4.4 Residual legal risk
Low. The processing is end-to-end inside UAE infrastructure. De-identification in packages/ai/src/deidentify.ts runs before every LLM call as a belt-and-braces safeguard. Every AI output is reviewed by a licensed clinician.
5. Risks Identified Beyond the Five Flows
These are noted for completeness and tracked in the risk register, not expanded into full assessments in v1 of this DPIA.
- Family link abuse — a guardian retains access after the minor becomes an adult. Mitigation: family links auto-review on 18th birthday; guardian prompted to reconfirm or revoke.
- Staff off-boarding — a former doctor retains access. Mitigation:
facility_staff_links.endDategate; nightly job revokes expired sessions. - Desktop app local cache — a Tauri install on a shared workstation leaks patient list.

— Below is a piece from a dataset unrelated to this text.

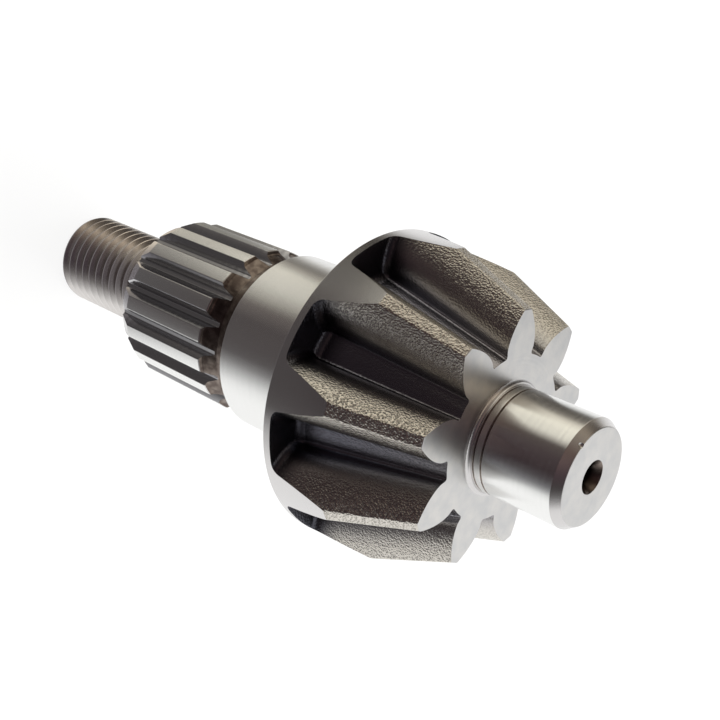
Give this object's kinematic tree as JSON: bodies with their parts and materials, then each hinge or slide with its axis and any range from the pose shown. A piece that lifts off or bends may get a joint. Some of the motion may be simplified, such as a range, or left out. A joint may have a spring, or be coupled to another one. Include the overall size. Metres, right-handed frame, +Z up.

Mitigation: OS-user-scoped encrypted SQLite; auto-lock on 15 min idle; wipe on logout.
- Push token hijack — pushing notification to an old device. Mitigation:
devices.lastSeenAttracked; tokens expire at 90 days inactive. - Insurance eligibility cache poisoning — Mitigation: eligibility results keyed by (patient, insurance, facility, day) and signed by DHPO response hash.
6. Consultation
The following stakeholders must review and sign off on this DPIA before the platform goes live:
| Stakeholder | Role in this DPIA | Status |
|---|---|---|
| Data Protection Officer | Owner of this document | [To be appointed] |
| Clinical Lead | Validates clinical flows and residual risk acceptance | [To be appointed] |
| CISO / Head of Security | Validates the technical controls referenced in CLAUDE.md §15 | [To be appointed] |
| External UAE healthcare law counsel | Confirms the Federal Law No. 2 of 2019 analysis in §4 | [To be engaged] |
| DHA NABIDH onboarding team | Confirms the consent gate and message formats | [Pending SIT] |
| DOH / Malaffi onboarding team | Confirms Malaffi consent and SD-WAN architecture | [Pending onboarding] |
| ADHICS v2.0 assessor (TASNEEF-RINA or HLB JAFZA) | Confirms ADHICS mapping in adhics-v2-controls.md | [Pending engagement] |
Patient representatives will be consulted through a usability study during Phase 2 (see CLAUDE.md §24).
7. Review Cadence
- Annual review by the DPO, recorded in a new version of this document.
- Ad-hoc review whenever any of the following occurs:
- A new data category is introduced.
- A new processor is engaged.
- A new inference model is deployed.
- A regulatory change (new DHA circular, MOHAP directive, DOH ADHICS update, PDPL amendment).
- A material security incident (high or critical severity, per
incident_reports.severity).
8. Sign-Off
| Role | Name | Signature | Date |
|---|---|---|---|
| DPO | [To be appointed] | ||
| CEO | [To be appointed] | ||
| CISO | [To be appointed] |
This DPIA is a draft and is not yet approved. It will be finalised and signed before the first patient is onboarded.